Today is Sunday, May 5, the 125th day of 2019. There are 240 days left in the year.
Today's Highlight in History:
On May 5, 1821, Napoleon Bonaparte, 51, died in exile on the island of St. Helena.
On this date:
In 1494, during his second voyage to the Western Hemisphere, Christopher Columbus landed in Jamaica.
In 1818, political philosopher Karl Marx, co-author of "The Communist Manifesto" and author of "Das Kapital," was born in Prussia.
In 1862, Mexican troops defeated French occupying forces in the Battle of Puebla.

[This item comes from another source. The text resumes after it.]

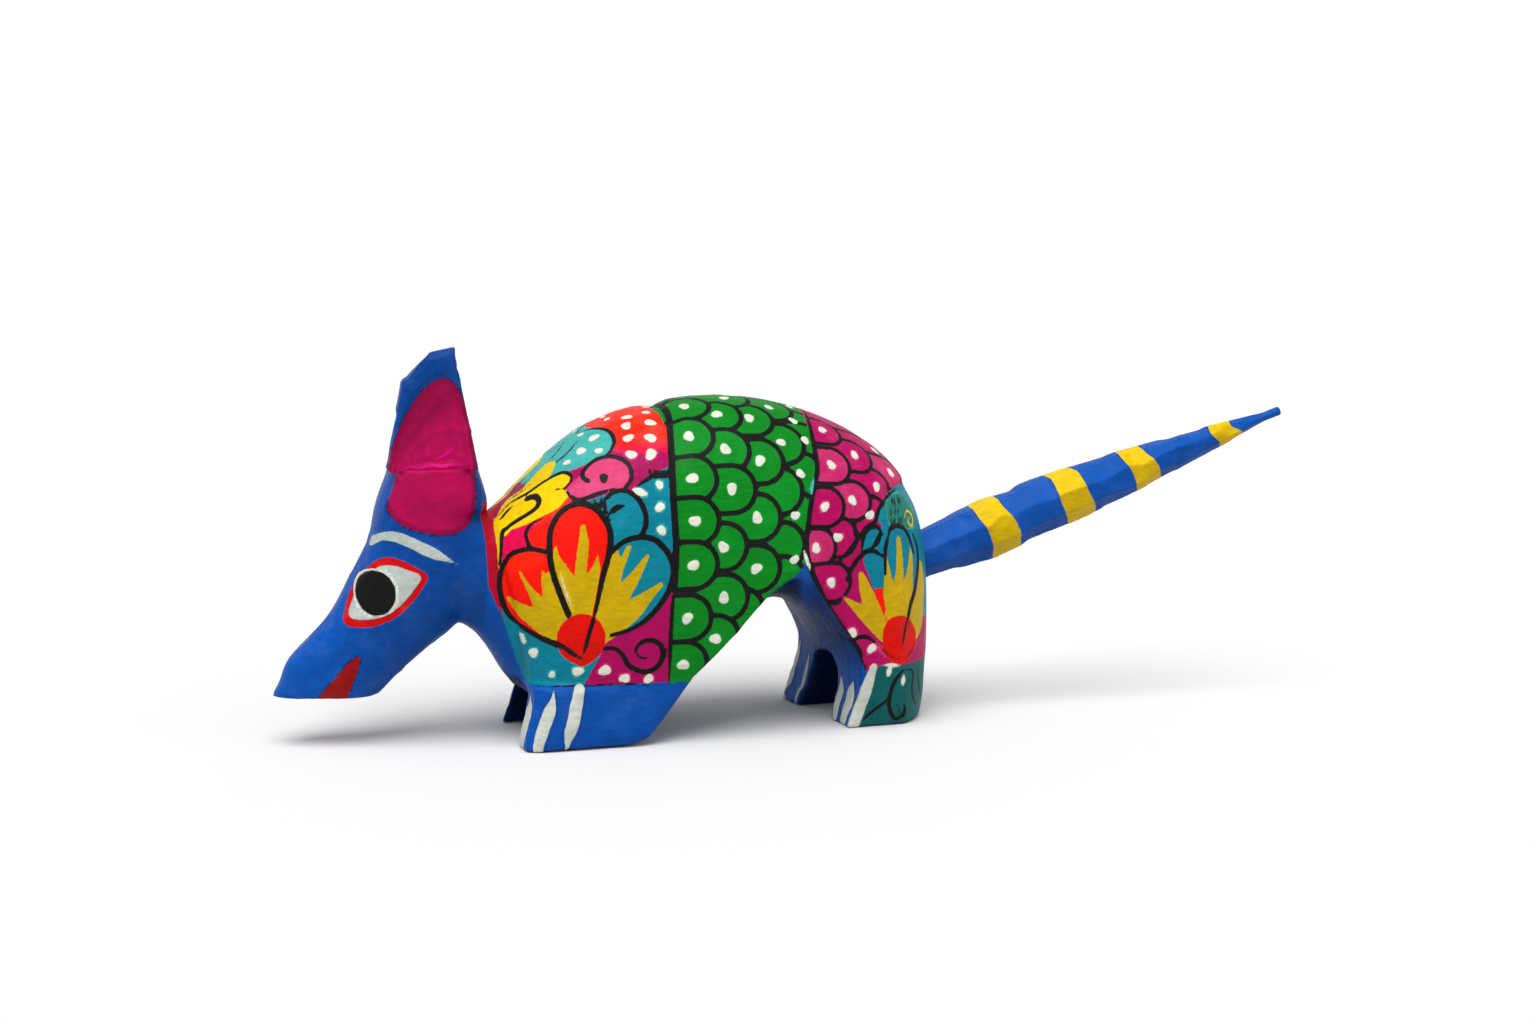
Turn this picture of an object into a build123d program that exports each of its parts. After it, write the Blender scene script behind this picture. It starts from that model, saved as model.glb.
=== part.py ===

In 1891, New York's Carnegie Hall (then named "Music Hall") had its official opening night, featuring Russian composer Peter Ilyich Tchaikovsky as a guest conductor.
In 1892, Congress passed the Geary Act, which required Chinese in the United States to carry a certificate of residence at all times, or face deportation.
In 1925, schoolteacher John T. Scopes was charged in Tennessee with violating a state law that prohibited teaching the theory of evolution. (Scopes was found guilty, but his conviction was later set aside.)
In 1934, the first Three Stooges short for Columbia Pictures, "Woman Haters," was released.
In 1942, wartime sugar rationing began in the United States.
In 1945, in the only fatal attack of its kind during World War II, a Japanese balloon bomb exploded on Gearhart Mountain in Oregon, killing the pregnant wife of a minister and five children. Denmark and the Netherlands were liberated as a German surrender went into effect.
In 1961, astronaut Alan B. Shepard Jr. became America's first space traveler as he made a 15-minute suborbital flight aboard Mercury capsule Freedom 7.
In 1981, Irish Republican Army hunger-striker Bobby Sands died at the Maze Prison in Northern Ireland on his 66th day without food.
In 1994, Singapore caned American teenager Michael Fay for vandalism, a day after the sentence was reduced from six lashes to four in response to an appeal by President Bill Clinton.